TAHUNA,PGI.OR.ID-Pandemi Covid-19 yang telah mendera kehidupan dunia sebegitu rupa, merupakan katup dari ecoside, akibat dari perilaku manusia. Serangan masif industri atas habitat ekologis, dalam rangka globalisasi produksi pangan dan pertanian seiring dengan domestifikasi hewan dan tanaman, telah melahirkan hama dan virus, akibat mutasi genetika.
Demikian salah satu catatan Pengantar Ketua Umum PGI Pdt. Gomar Gultom mengawali Laporan MPH-PGI yang disampaikan di hari kedua Sidang MPL-PGI 2022, di GMIST Imanuel, Tahuna, Sulawesi Utara, Sabtu (23/1/2022).
Sebab itu, menurut Ketum PGI pandemi ini mestinya semakin menyadarkan kita bahwa kekerasan manusia atas alam harus segera dihentikan. Dalam kaitan inilah MPH-PGI terus mengembangkan pelayanan terkait program yang telah kita kenal selama ini sebagai “Gereja Sahabat Alam” (GSA). Selain mengembangkan GSA, juga mendorong dan memfasilitasi agar gereja-gereja semakin siap dan mampu mengorganisasi serta mempersiapkan diri mengefektifkan mitigasi dan pencegahan, respons darurat saat bencana dan rekonstruksi pasca-bencana.
Dalam pengantarnya, Pdt. Gomar Gultom juga menyoroti tantangan lain yang diingatkan oleh SR XVII di Waingapu, yaitu krisis kebangsaan yang melanda negeri ini. “Kita tentu sangat mengapresiasi capaian-capaian dari pemerintahan di bawah kepemimpinan Presiden Joko Widodo dan Wakil Presiden Ma’ruf Amin, baik pembangunan di bidang politik maupun ekonomi. Namun tidak dapat dipungkiri, masih banyaknya “PR” bangsa kita dalam menghadapi persoalan seperti korupsi yang masih menggurita,” katanya.
Selain itu, kekhawatiran akan pelemahan Komisi Pemberantasan Korupsi (KPK), penegakan HAM yang belum beranjak jauh seperti masalah Papua, pelanggaran HAM berat di masa lalu, kebebasan beragama dan berkepercayaan (KBB), ketidakadilan terhadap kelompok masyarakat adat, serta belum finalnya Pancasila sebagai ideologi bangsa pada sebagian kelompok yang masih mencita-citakan ideologi alternatif, dan lain sebagainya.
Menurutnya, terhadap semua masalah ini, gereja harus juga melibatkan diri dalam meresponsnya.
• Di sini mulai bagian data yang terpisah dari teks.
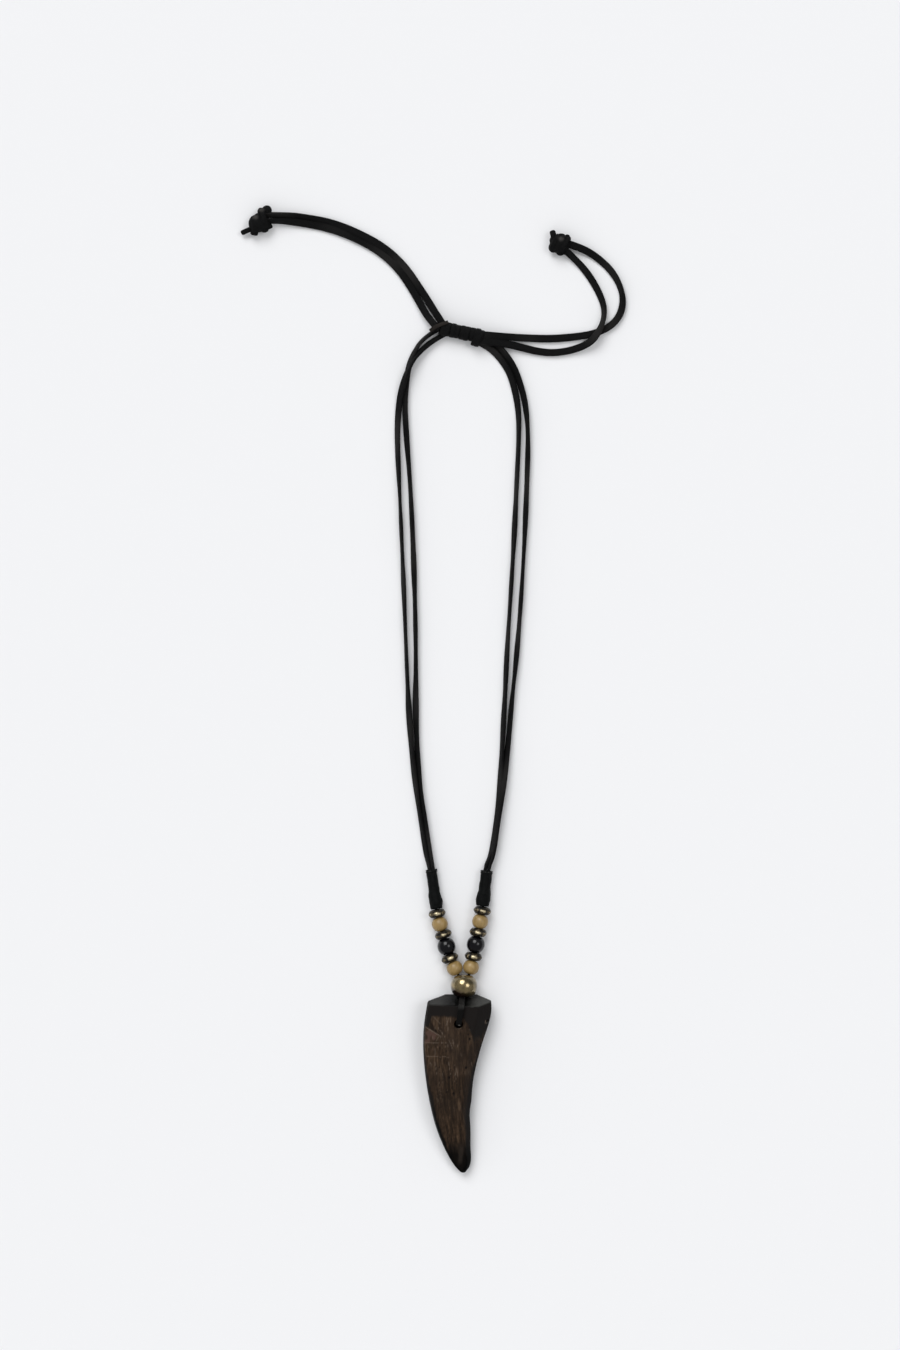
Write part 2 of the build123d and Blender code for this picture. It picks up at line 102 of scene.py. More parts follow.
def fix_normals(mesh, weld=0.0):
    """Joins points that are nearer than weld, and turns every face of a closed mesh outwards."""
    work = bmesh.new()
    work.from_mesh(mesh)
    if weld:
        bmesh.ops.remove_doubles(work, verts=work.verts, dist=weld)
    bmesh.ops.recalc_face_normals(work, faces=work.faces)
    work.to_mesh(mesh)
    work.free()


def mesh_from_grid(grid, spans=(1.0, 1.0)):
    """Mesh of a grid of points (along, round, 3): quads between neighbours, and a fan to the middle of each
    end ring. The UV map gives the share along times spans[0] and the share round times spans[1]."""
    rows, columns = grid.shape[:2]
    points = np.concatenate([grid.reshape(-1, 3), [grid[0].mean(0), grid[-1].mean(0)]])
    row, column = np.meshgrid(np.arange(rows - 1), np.arange(columns), indexing="ij")
    ring = np.arange(columns)
    after = (ring + 1) % columns
    last_row = (rows - 1) * columns
    first = np.stack([np.full(columns, rows * columns), after, ring], -1)
    last = np.stack([np.full(columns, rows * columns + 1), last_row + ring, last_row + after], -1)
    mesh = bpy.data.meshes.new("grid")
    mesh.from_pydata(points.tolist(), [], grid_quads(row, column, rows, columns) + first.tolist() + last.tolist())
    near = row / (rows - 1) * spans[0]
    far = near + spans[0] / (rows - 1)
    here, there = column / columns * spans[1], (column + 1) / columns * spans[1]
    quad_uv = np.stack([near, here, near, there, far, there, far, here], -1)
    cap_uv = np.zeros(columns * 12)
    mesh.uv_layers.new(name="lengthwise").data.foreach_set("uv", np.concatenate([quad_uv.ravel(), cap_uv]))
    mesh.shade_smooth()
    fix_normals(mesh)
    return mesh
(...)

Dan, PGI dengan segala keterbatasan yang ada, telah berupaya mengadvokasi kasus-kasus tersebut, baik di lingkup lokal, regional hingga nasional.
“Untuk beberapa isu, MPH-PGI menyampaikannya secara langsung kepada Presiden, beberapa lainnya melalui surat terbuka dan ditujukan pada pihak-pihak terkait. Hal ini bukanlah baru di PGI. Masalah Papua dan penutupan gereja, misalnya, sudah berulangkali PGI sampaikan kepada Presiden, baik melalui surat maupun percakapan langsung, walau sejauh ini kita belum melihat respons yang memadai dari negara,” jelasnya.